My previous post focuses on the performance impact of enabling hyperthreading (HT) on a machine with four Intel Westmere-EX processors on reporting queries. Let’s turn our attention to OLTP queries.
To oversimplify it, reporting queries are generally processed by scanning a large number of pages, whereas quick index seeks are the hallmark of OLTP queries.
The OLTP queries used to check out the hyperthreading impact are the two TPC-C read-only transactions (Order Status and Stock Level), slightly modified to work properly in the test environment. The need to modify these two TPC-C transactions is discussed in an early post. Briefly, it’s because in their original forms they don’t scale properly on this 80-cpu test machine running SQL Server 2008 R2. You can find the modified code of these two transactions in the attachment of this post.
The benchmark described in the same post is used to drive the tests whose results are reported here. If you want to find out more about the benchmark, please check out that post, so I won’t duplicate its description here.
Essentially, with this OLTP benchmark (or workload) I want to see how it behaves when I increase the load level by increasing the number of concurrent users, with and without hyperthreading on a DL580 G7 with four E7-4870 processors (10 cores per processor) and 264GB of RAM. The OS is Windows 2008 R2 Enterprise x64 Edition with SP2 and DBMS is SQL Server 2008 R2 Enterprise x64 Edition (10.50.1600). There is no intra-query parallelism; maxdop is set to 1 in all the cases.
Four test configurations are examined:
- 40 core with HT. That is 80 logical cpus. HT is enabled in the BIOS.
- 40 cores without HT. That is 40 logical cpus. HT is disabled in the BIOS.
- 20 cores with HT. That is 40 logical cpus. HT is enabled in the BIOS.
- 20 cores without HT. That is 20 logical cpus. HT is disabled in the BIOS.
The following chart shows the results when 200 simulated users are driving the workload concurrently.
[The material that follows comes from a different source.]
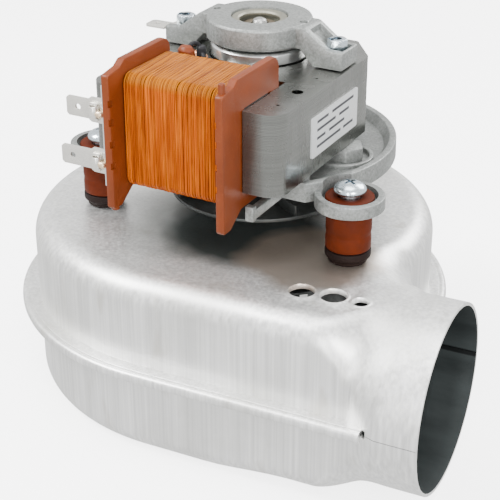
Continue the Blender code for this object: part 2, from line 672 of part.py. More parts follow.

Note that with 200 users, all the processors on this test system are pushed to ~100%.
Compared with the results for the reporting queries (see the previous post), the performance gain from enabling HT on the 40 cores is very much more marginal with this OLTP benchmark. We see an increase of about 5% from ~7900 batch requests per second to ~8300 batch requests per second. Enabling HT on the 20 cores produces an improvement of similar magnitude (about 7.5%).
Going from 20 cores with HT to 40 cores without HT, however, gives the OLTP queries a dramatic throughput gain of about 67% from ~4730 batch requests per second to ~7900 batch requests per second. We see similar behavior with the reporting queries. Knowing how HT works, I think it is intuitive we expect a big gain, whether or not it should be 67%.
So for both the reporting queries and the OLTP queries that I have tested, the hyperthreading results are positive. So far so good!